(To do)
From the line containing "Continue the Blender" through the line containing "return lift *", retype each line exactly; include both end lines and nothing beyond them.

(Material)

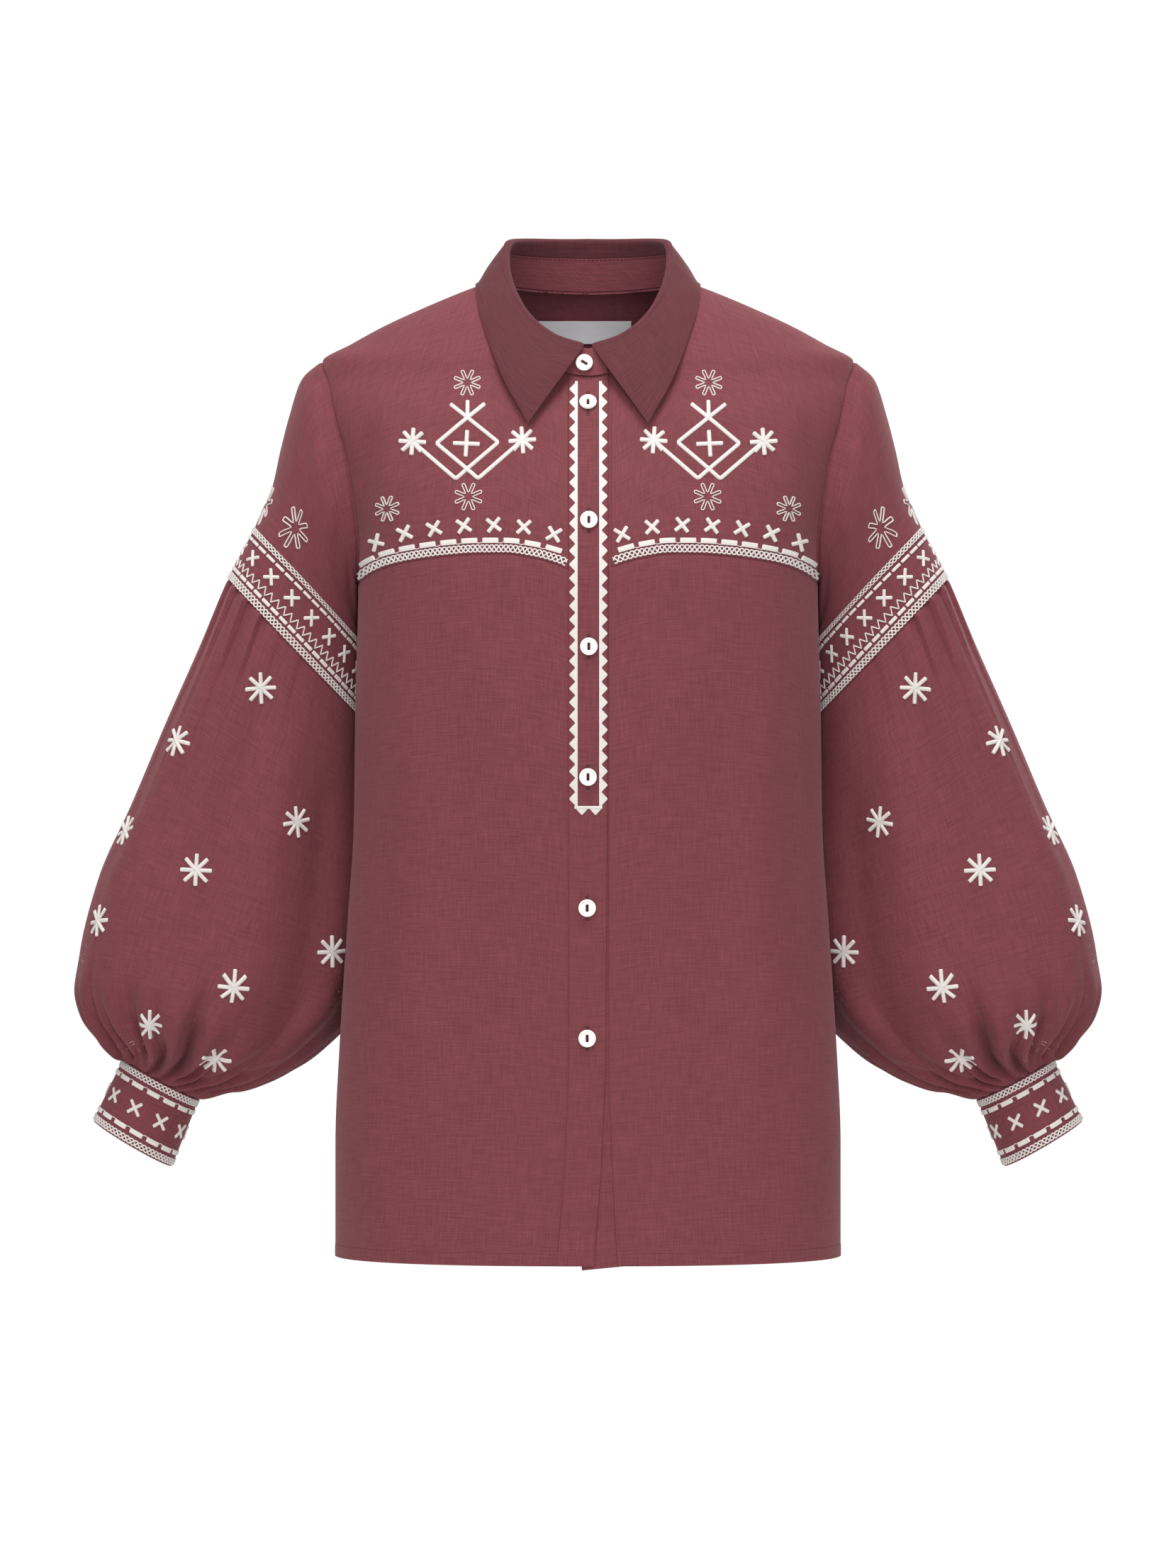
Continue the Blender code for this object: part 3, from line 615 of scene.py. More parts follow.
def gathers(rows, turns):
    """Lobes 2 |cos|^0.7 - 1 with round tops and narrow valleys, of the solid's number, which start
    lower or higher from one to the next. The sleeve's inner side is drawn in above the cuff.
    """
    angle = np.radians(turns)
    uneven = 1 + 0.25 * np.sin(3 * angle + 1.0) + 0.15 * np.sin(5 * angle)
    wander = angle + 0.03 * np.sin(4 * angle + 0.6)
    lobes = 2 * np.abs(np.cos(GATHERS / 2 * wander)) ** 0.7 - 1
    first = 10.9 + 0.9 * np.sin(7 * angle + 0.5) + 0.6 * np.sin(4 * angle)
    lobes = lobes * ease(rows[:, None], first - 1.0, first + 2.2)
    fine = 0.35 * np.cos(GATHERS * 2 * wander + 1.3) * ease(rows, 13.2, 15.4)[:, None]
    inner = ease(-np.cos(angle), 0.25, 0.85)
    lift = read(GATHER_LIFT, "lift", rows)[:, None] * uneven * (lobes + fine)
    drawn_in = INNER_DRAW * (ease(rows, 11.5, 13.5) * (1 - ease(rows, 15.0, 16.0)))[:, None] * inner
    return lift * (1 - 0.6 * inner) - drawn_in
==
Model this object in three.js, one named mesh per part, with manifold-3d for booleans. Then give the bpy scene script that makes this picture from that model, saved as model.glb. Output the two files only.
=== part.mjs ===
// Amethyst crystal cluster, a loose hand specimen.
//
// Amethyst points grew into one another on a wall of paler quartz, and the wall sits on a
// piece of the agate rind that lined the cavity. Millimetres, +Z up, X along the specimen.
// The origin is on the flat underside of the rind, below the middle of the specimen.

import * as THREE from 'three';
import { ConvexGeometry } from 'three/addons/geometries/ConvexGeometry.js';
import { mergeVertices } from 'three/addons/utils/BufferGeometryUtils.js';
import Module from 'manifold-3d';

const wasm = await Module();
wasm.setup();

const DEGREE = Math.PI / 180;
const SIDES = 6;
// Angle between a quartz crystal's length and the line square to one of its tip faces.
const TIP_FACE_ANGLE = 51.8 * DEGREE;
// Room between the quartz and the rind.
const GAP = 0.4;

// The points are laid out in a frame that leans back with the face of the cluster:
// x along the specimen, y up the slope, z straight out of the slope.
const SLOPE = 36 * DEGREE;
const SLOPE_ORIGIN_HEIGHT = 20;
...
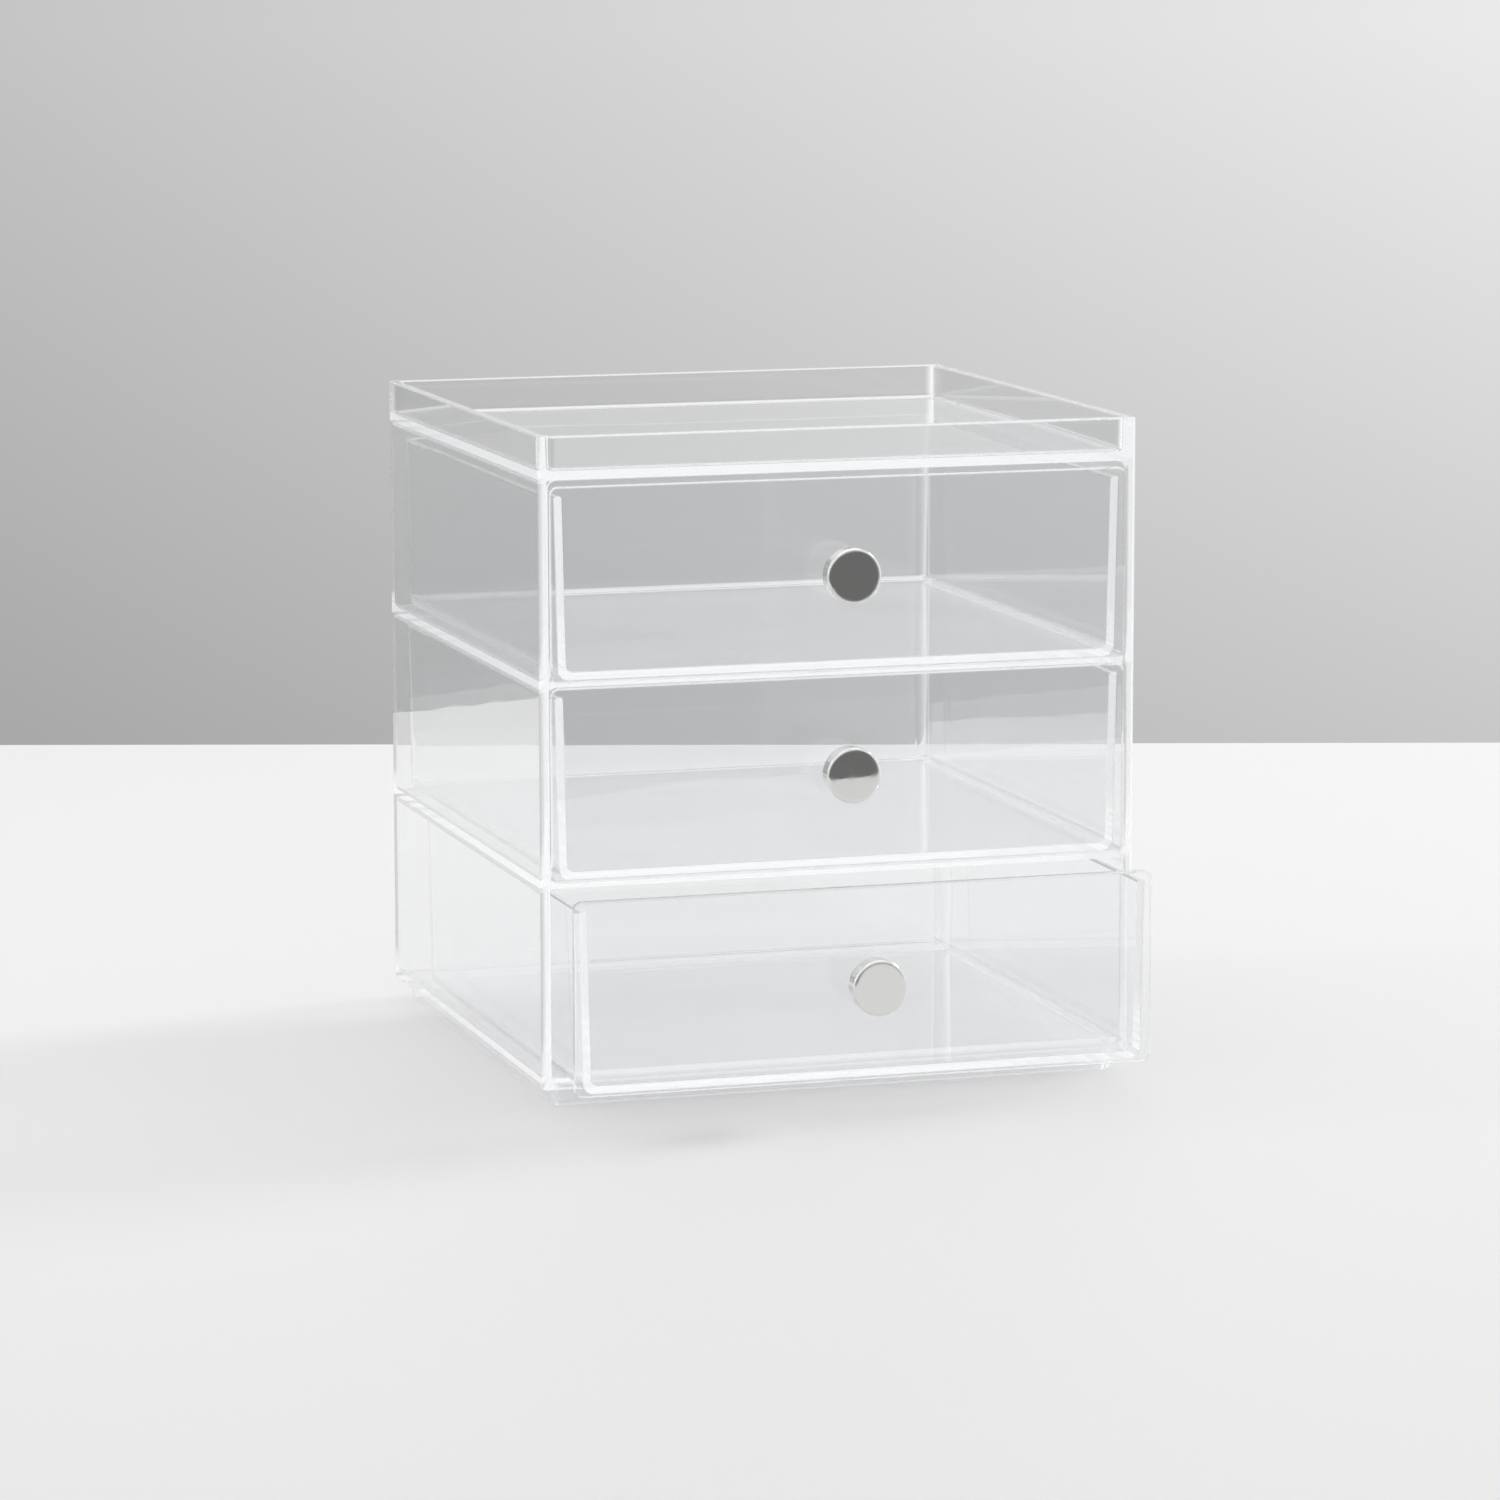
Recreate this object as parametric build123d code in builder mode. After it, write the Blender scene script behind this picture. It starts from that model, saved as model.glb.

(Response for this exercise)
Continue the Blender code for this object: part 3, from line 615 of scene.py. More parts follow.
def gathers(rows, turns):
    """Lobes 2 |cos|^0.7 - 1 with round tops and narrow valleys, of the solid's number, which start
    lower or higher from one to the next. The sleeve's inner side is drawn in above the cuff.
    """
    angle = np.radians(turns)
    uneven = 1 + 0.25 * np.sin(3 * angle + 1.0) + 0.15 * np.sin(5 * angle)
    wander = angle + 0.03 * np.sin(4 * angle + 0.6)
    lobes = 2 * np.abs(np.cos(GATHERS / 2 * wander)) ** 0.7 - 1
    first = 10.9 + 0.9 * np.sin(7 * angle + 0.5) + 0.6 * np.sin(4 * angle)
    lobes = lobes * ease(rows[:, None], first - 1.0, first + 2.2)
    fine = 0.35 * np.cos(GATHERS * 2 * wander + 1.3) * ease(rows, 13.2, 15.4)[:, None]
    inner = ease(-np.cos(angle), 0.25, 0.85)
    lift = read(GATHER_LIFT, "lift", rows)[:, None] * uneven * (lobes + fine)
    drawn_in = INNER_DRAW * (ease(rows, 11.5, 13.5) * (1 - ease(rows, 15.0, 16.0)))[:, None] * inner
    return lift * (1 - 0.6 * inner) - drawn_in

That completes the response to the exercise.